Besides, the Metropolitan, Municipal and District Assemblies MMDAs spend huge money from their common funds and internally generated funds to procure several waste management resources to treat waste and upon all, even face several litigations, complains, scarcities and unbearable problems caused by waste landfill sites.

Through waste recycling, numerous landfill sites can be even skipped to save money, time, land and other resource. The value for waste recycling, the money spent by MMDAs on waste can be invested in other important areas like education, health and infrastructures among others.

With waste recycling, less waste materials are sent to the landfill which means it will not fill up as fast and based on that the same landfill will remain useful for years longer.

In other words, Ghana grieves from seasonal flooding especially in Accra, as in many other urban centers, drains blocked by plastics and other wastes due to lack of proper controlled waste collection for recycling.
The time has come that Ghana should use recycling to solve uncountable problems caused by waste materials by starting to educate our new generation about recycling and proper waste segregation through color coded waste bins as being done in developed countries.

The government and private partners should do their best to establish more recycling plants and support this campaign that will help the country to solve today's and future waste management problems.

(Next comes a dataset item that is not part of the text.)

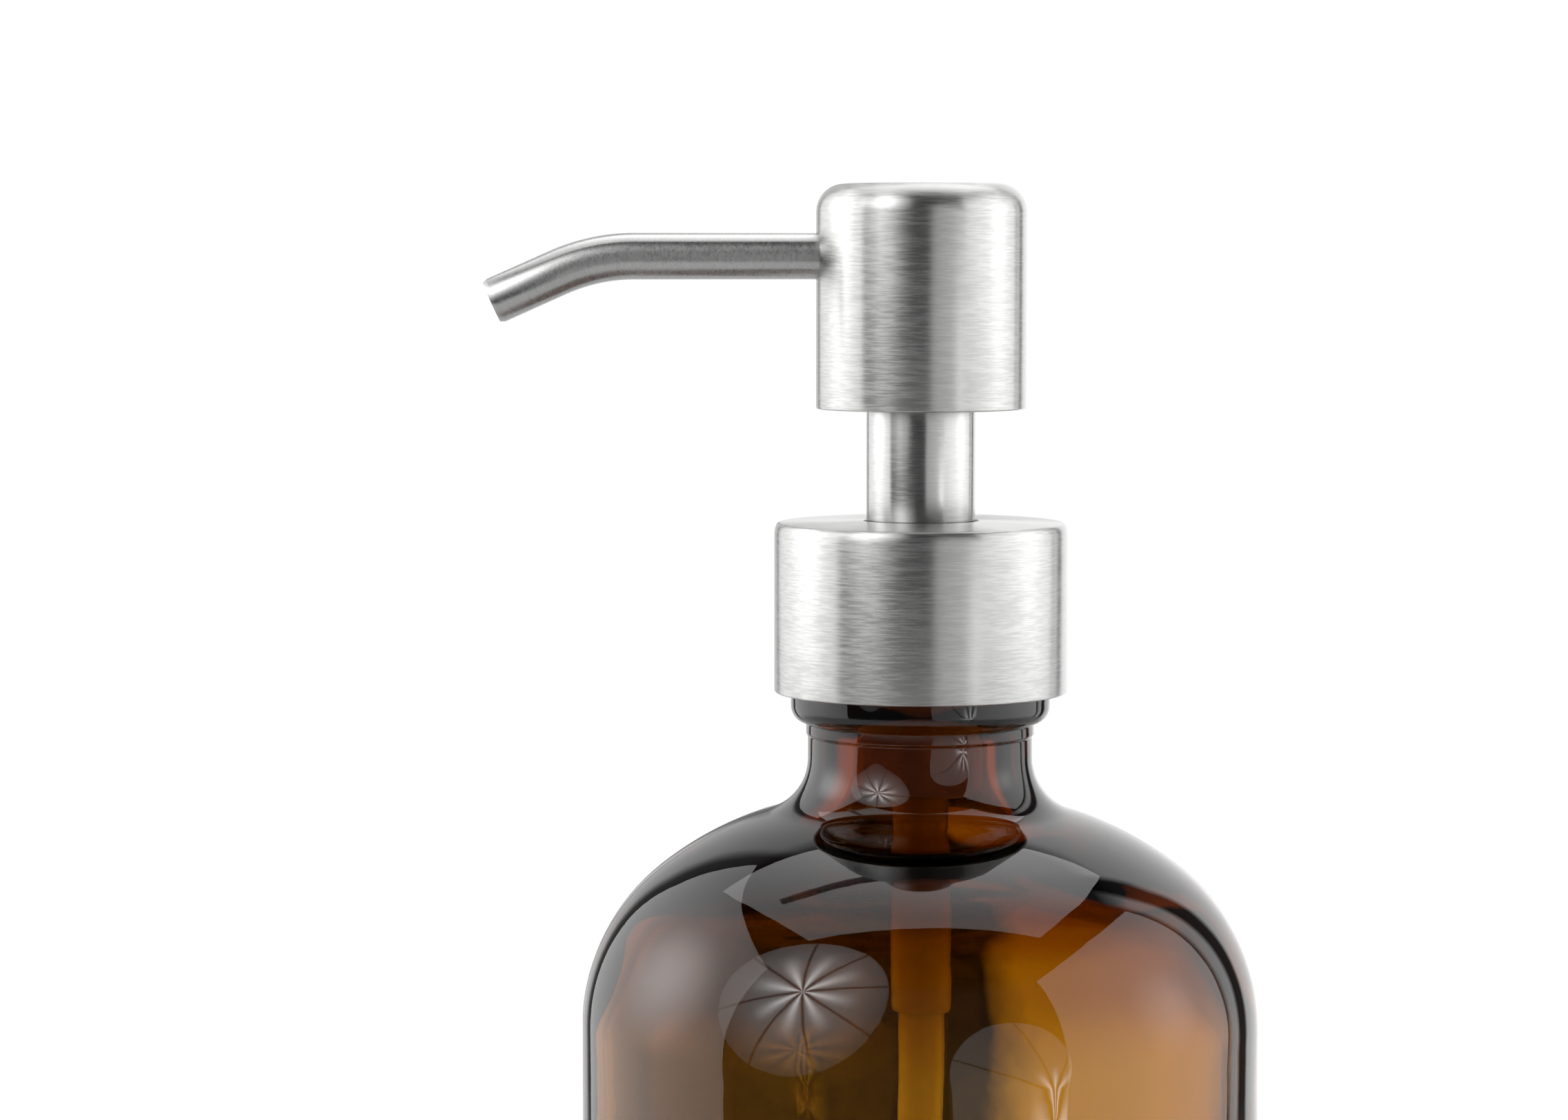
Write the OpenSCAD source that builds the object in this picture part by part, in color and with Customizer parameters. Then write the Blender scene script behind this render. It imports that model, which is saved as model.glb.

In line of the president’s vision to make the Accra the cleanest city on the African continent, the Managing Director of Qualiplast Limited, Mr Fares Akl, has called on other stakeholders in the waste management sector to endorse the segregation and its campaigns to help salvage indiscriminate disposal of filth in the country.

Mr. Joseph Akl the Deputy General Manager of the same company has also expounded that “segregating waste from source provided environmental and economic benefits, as it helped in creating a healthy environment and facilitated the re-use of the waste through recycling”.

They make these statements in line of supporting the government through the social cooperate responsibility by presenting 100 colour-coded waste bins through Accra Metropolitan Assembly (AMA) to schools in the metropolis. This required to be emulated by other stakeholders to support the government policies in fighting poor sanitation in the country.

The parents are also obligatory to start practicing waste segregation in their various homes and teach the young once the benefit of recycling as an agent of solving environmental and health problems that can also be inherited by unborn ones.
Additionally, I had a conversation with Mr. Clark William a Chief Record Supervisor at the office of cape coast Metropolitan Assembly about my previous article “From Waste Bin to Cash...” he shared his experience from Britain when he visited the relatives.

A Ghanaian who is not conversant to codded waste segregation unfortunately missed broken glass with food waste and being blamed and later rearranged all the broken glasses from the food waste to the assigned waste bin codded with green colour for glass waste.

The red colour for metals, yellow colour for plastics, black colour for food and others and blue coded bin for waste papers he added.
According to him, these wastes are being taken away periodically by recycling companies and helped make the home very clean and comfortable.

The same segregation strategy could be introduced in Ghana as a basic norm in our various homes to backing recycling and educate the children to emulate so that in future they will not departed from it.

A clean city in which waste management service is effectively managed is a healthful and lovely and attractive place for residents, tourists, foreign and inward business investors and the value for recycling is the key to achieve these goals in Ghana.